[Start]

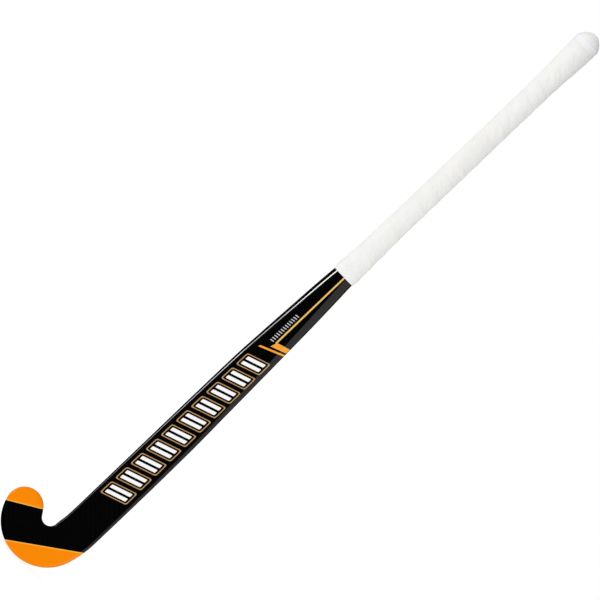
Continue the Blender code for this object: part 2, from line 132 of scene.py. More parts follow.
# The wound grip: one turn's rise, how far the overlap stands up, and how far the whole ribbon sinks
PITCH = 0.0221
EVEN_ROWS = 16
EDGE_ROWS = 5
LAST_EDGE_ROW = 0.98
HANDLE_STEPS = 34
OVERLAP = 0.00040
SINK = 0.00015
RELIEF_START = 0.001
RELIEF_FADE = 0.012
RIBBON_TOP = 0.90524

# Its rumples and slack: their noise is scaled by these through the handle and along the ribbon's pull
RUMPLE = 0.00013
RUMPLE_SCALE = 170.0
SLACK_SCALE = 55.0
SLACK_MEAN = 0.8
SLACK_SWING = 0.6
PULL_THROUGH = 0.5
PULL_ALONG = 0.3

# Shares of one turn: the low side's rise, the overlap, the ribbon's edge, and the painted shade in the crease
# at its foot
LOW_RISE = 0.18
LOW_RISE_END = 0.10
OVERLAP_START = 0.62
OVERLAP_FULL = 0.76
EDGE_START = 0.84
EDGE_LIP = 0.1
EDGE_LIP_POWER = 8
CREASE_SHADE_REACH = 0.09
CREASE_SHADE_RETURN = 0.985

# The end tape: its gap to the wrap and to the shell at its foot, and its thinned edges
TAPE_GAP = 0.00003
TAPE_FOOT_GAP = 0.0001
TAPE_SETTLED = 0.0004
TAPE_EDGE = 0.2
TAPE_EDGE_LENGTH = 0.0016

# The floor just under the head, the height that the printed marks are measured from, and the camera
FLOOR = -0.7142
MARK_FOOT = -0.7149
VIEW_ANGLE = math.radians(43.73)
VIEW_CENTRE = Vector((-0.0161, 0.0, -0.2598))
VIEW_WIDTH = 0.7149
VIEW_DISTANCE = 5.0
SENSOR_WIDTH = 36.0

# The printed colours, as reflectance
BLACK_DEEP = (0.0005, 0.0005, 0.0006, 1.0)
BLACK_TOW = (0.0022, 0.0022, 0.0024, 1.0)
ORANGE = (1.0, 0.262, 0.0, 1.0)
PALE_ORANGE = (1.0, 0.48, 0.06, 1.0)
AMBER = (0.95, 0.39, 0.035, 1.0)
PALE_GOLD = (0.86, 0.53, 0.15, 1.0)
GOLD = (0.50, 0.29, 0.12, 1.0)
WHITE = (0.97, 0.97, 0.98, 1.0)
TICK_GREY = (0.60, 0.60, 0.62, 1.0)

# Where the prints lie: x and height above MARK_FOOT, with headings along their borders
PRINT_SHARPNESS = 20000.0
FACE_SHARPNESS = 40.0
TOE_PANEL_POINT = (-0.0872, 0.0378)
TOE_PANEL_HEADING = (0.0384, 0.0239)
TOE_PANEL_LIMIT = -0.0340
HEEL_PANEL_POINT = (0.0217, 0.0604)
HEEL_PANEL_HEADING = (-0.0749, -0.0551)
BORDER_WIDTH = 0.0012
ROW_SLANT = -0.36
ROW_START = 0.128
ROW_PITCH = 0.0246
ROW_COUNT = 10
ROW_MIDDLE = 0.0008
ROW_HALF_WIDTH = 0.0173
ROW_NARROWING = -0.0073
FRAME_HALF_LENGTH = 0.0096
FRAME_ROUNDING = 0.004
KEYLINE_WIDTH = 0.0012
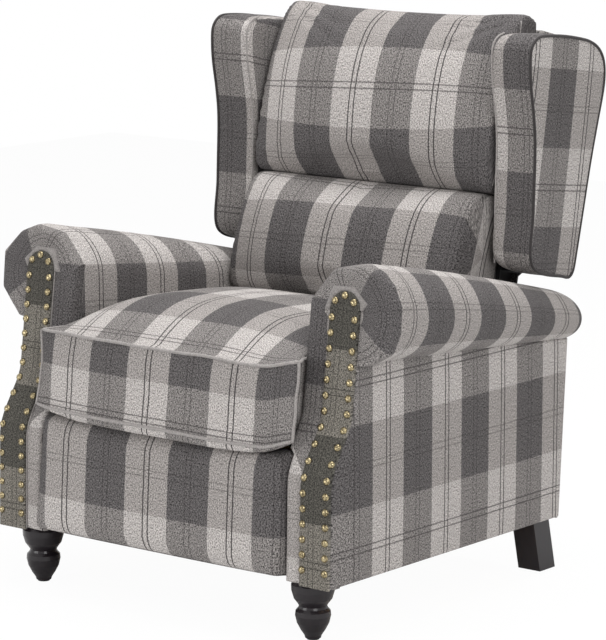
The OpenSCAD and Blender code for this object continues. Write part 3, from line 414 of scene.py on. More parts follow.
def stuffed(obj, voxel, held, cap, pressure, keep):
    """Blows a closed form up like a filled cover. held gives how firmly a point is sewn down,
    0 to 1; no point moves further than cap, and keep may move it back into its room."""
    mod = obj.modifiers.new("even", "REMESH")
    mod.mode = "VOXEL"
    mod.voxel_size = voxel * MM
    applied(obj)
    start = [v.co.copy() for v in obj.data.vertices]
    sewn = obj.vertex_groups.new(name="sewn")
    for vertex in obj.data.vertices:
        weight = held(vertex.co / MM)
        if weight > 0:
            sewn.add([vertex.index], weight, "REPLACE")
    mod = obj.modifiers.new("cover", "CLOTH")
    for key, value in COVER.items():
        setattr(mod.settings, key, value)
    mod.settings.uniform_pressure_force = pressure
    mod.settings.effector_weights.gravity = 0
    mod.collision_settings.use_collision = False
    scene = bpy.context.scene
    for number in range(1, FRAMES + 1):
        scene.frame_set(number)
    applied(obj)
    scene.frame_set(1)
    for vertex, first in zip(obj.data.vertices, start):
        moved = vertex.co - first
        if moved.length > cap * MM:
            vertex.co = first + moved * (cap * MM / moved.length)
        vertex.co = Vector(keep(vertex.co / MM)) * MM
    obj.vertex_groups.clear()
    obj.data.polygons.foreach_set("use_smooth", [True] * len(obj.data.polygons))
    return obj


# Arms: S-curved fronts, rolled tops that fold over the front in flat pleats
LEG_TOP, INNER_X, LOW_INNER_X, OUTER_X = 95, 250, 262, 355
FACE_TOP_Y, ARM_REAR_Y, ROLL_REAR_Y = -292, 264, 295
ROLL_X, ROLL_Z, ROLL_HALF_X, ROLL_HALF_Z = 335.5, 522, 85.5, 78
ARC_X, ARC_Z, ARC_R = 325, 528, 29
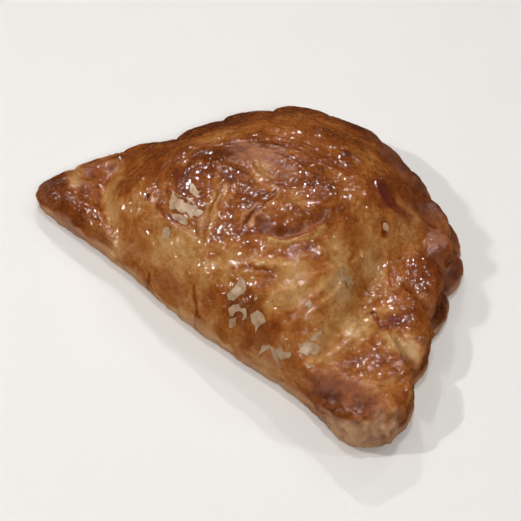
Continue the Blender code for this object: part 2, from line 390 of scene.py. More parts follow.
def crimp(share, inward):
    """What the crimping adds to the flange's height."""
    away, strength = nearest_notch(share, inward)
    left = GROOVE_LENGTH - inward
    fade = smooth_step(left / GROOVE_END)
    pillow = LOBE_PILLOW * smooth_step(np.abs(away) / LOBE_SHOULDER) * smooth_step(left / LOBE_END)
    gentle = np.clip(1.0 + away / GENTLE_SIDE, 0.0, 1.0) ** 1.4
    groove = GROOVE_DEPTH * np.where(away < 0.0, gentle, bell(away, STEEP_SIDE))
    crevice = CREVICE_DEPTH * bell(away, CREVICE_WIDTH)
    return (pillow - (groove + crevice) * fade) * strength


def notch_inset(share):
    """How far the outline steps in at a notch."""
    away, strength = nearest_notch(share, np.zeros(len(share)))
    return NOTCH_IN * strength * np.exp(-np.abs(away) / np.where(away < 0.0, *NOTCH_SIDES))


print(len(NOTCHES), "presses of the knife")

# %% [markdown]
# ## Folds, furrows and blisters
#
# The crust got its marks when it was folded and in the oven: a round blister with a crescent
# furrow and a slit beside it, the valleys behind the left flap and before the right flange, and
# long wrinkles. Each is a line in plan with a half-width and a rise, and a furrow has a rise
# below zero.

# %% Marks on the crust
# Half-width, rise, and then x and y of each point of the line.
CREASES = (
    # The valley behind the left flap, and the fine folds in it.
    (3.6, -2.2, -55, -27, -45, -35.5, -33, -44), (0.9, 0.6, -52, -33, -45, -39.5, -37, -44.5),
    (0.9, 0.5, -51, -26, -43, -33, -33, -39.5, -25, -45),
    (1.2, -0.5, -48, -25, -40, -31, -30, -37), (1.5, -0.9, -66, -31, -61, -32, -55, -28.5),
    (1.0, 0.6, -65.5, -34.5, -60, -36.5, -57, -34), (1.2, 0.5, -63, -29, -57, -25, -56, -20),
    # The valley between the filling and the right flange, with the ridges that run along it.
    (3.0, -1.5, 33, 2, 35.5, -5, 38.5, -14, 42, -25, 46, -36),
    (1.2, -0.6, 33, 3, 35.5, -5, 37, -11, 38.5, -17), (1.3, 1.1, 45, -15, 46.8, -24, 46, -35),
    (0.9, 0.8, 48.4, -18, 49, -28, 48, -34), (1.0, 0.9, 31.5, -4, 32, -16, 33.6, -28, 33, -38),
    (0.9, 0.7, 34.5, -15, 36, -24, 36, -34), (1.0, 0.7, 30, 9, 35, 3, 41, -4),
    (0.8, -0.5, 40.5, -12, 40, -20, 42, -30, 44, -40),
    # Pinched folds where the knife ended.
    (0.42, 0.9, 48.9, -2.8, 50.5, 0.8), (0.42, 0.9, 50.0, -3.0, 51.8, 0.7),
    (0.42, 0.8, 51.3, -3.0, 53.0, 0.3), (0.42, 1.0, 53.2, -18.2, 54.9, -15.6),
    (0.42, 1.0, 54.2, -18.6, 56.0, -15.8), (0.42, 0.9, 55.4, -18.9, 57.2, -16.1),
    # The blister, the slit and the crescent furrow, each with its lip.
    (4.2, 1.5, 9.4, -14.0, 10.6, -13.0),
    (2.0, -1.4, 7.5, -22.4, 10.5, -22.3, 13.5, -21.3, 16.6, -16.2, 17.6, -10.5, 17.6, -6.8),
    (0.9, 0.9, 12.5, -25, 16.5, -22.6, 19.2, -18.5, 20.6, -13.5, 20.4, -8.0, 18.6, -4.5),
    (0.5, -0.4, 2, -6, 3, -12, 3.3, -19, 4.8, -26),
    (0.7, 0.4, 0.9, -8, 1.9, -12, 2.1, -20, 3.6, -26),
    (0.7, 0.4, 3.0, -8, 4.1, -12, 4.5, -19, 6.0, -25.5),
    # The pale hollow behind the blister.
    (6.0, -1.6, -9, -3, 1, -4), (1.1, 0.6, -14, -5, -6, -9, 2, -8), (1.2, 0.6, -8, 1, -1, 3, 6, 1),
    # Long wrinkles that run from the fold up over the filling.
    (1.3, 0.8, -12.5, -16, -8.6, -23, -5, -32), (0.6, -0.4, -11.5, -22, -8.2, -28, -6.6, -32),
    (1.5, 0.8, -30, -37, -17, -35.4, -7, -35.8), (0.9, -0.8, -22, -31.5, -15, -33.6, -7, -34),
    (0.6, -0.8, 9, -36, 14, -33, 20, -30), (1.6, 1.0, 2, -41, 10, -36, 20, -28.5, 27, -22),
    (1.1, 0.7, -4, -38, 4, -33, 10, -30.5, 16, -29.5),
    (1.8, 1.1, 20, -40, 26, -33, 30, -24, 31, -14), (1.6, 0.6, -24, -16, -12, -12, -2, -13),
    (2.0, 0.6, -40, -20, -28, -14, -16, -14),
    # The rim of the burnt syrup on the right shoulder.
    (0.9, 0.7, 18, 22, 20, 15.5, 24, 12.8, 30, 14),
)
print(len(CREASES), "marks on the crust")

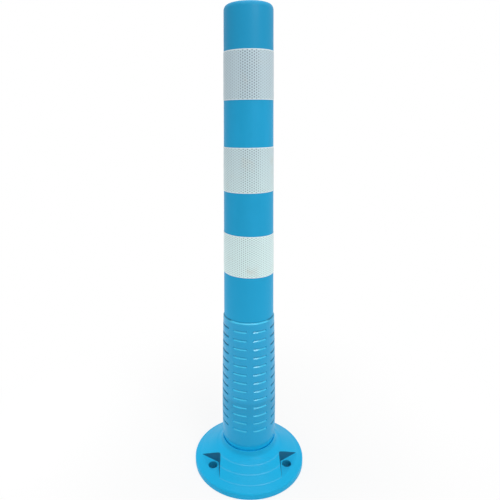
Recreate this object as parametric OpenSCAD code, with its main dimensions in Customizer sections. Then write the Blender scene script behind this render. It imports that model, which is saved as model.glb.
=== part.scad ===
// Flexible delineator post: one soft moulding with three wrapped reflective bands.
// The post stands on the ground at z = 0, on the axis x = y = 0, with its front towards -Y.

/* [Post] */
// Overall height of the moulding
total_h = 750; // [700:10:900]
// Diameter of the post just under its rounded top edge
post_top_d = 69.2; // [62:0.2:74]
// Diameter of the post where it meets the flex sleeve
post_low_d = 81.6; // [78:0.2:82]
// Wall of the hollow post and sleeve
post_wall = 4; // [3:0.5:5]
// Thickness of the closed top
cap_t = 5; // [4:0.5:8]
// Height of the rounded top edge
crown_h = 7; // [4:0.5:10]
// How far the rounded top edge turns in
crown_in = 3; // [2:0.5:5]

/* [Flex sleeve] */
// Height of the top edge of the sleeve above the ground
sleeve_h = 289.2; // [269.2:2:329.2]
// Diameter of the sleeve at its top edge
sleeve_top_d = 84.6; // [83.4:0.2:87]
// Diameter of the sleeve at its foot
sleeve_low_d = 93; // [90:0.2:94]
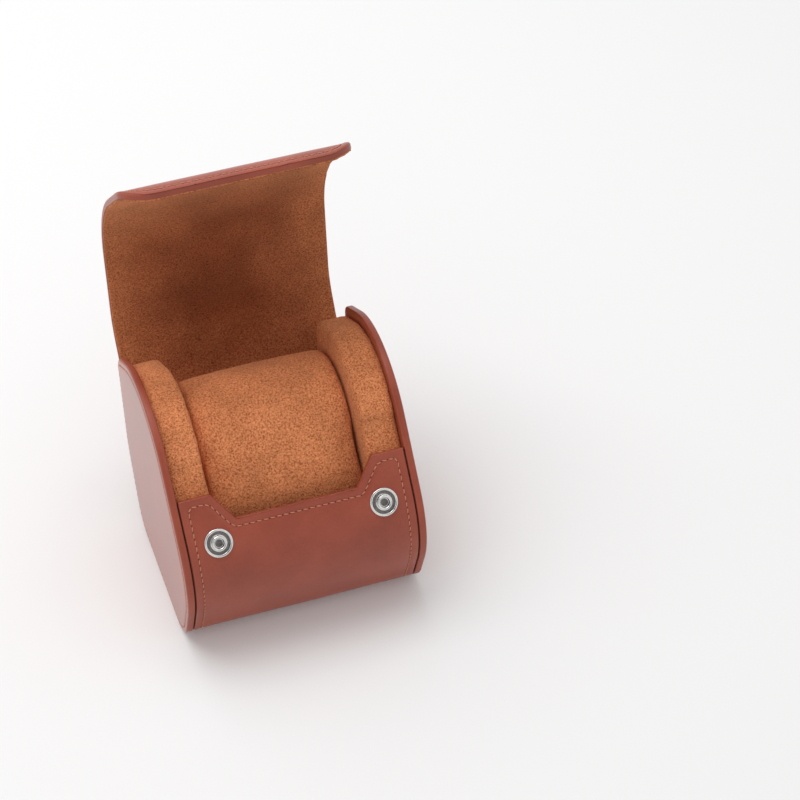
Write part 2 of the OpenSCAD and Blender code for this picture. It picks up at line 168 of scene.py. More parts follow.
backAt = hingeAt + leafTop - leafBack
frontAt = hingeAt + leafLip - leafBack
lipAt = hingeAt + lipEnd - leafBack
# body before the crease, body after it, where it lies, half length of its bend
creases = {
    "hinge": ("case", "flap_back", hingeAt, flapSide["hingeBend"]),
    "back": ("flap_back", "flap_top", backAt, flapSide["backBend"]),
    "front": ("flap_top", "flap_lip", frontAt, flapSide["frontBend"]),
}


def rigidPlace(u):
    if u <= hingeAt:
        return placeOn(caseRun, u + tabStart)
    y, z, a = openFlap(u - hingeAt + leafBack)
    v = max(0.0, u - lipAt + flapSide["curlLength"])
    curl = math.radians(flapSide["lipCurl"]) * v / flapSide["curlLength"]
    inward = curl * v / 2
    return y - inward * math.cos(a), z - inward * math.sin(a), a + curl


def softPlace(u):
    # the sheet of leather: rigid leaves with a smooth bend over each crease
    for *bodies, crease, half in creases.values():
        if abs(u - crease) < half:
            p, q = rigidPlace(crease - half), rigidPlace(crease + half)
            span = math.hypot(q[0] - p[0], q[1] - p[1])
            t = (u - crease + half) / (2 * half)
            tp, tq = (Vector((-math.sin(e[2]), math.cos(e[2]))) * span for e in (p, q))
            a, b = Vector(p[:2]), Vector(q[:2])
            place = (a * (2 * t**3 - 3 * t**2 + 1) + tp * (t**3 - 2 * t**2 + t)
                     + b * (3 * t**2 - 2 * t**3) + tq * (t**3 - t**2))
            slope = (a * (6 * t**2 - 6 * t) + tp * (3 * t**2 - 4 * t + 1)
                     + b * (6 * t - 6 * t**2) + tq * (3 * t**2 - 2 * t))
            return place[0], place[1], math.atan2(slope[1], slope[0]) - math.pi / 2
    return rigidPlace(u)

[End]

**Challenge**.
Only the lines from the beginning of the material above through the line with "TAPE_EDGE_LENGTH = 0.0016" are wanted; extract them exactly.

**Task solution**.
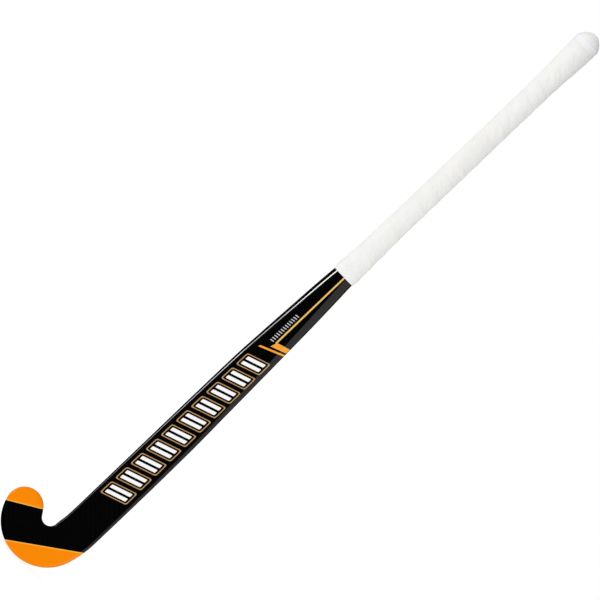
Continue the Blender code for this object: part 2, from line 132 of scene.py. More parts follow.
# The wound grip: one turn's rise, how far the overlap stands up, and how far the whole ribbon sinks
PITCH = 0.0221
EVEN_ROWS = 16
EDGE_ROWS = 5
LAST_EDGE_ROW = 0.98
HANDLE_STEPS = 34
OVERLAP = 0.00040
SINK = 0.00015
RELIEF_START = 0.001
RELIEF_FADE = 0.012
RIBBON_TOP = 0.90524

# Its rumples and slack: their noise is scaled by these through the handle and along the ribbon's pull
RUMPLE = 0.00013
RUMPLE_SCALE = 170.0
SLACK_SCALE = 55.0
SLACK_MEAN = 0.8
SLACK_SWING = 0.6
PULL_THROUGH = 0.5
PULL_ALONG = 0.3

# Shares of one turn: the low side's rise, the overlap, the ribbon's edge, and the painted shade in the crease
# at its foot
LOW_RISE = 0.18
LOW_RISE_END = 0.10
OVERLAP_START = 0.62
OVERLAP_FULL = 0.76
EDGE_START = 0.84
EDGE_LIP = 0.1
EDGE_LIP_POWER = 8
CREASE_SHADE_REACH = 0.09
CREASE_SHADE_RETURN = 0.985

# The end tape: its gap to the wrap and to the shell at its foot, and its thinned edges
TAPE_GAP = 0.00003
TAPE_FOOT_GAP = 0.0001
TAPE_SETTLED = 0.0004
TAPE_EDGE = 0.2
TAPE_EDGE_LENGTH = 0.0016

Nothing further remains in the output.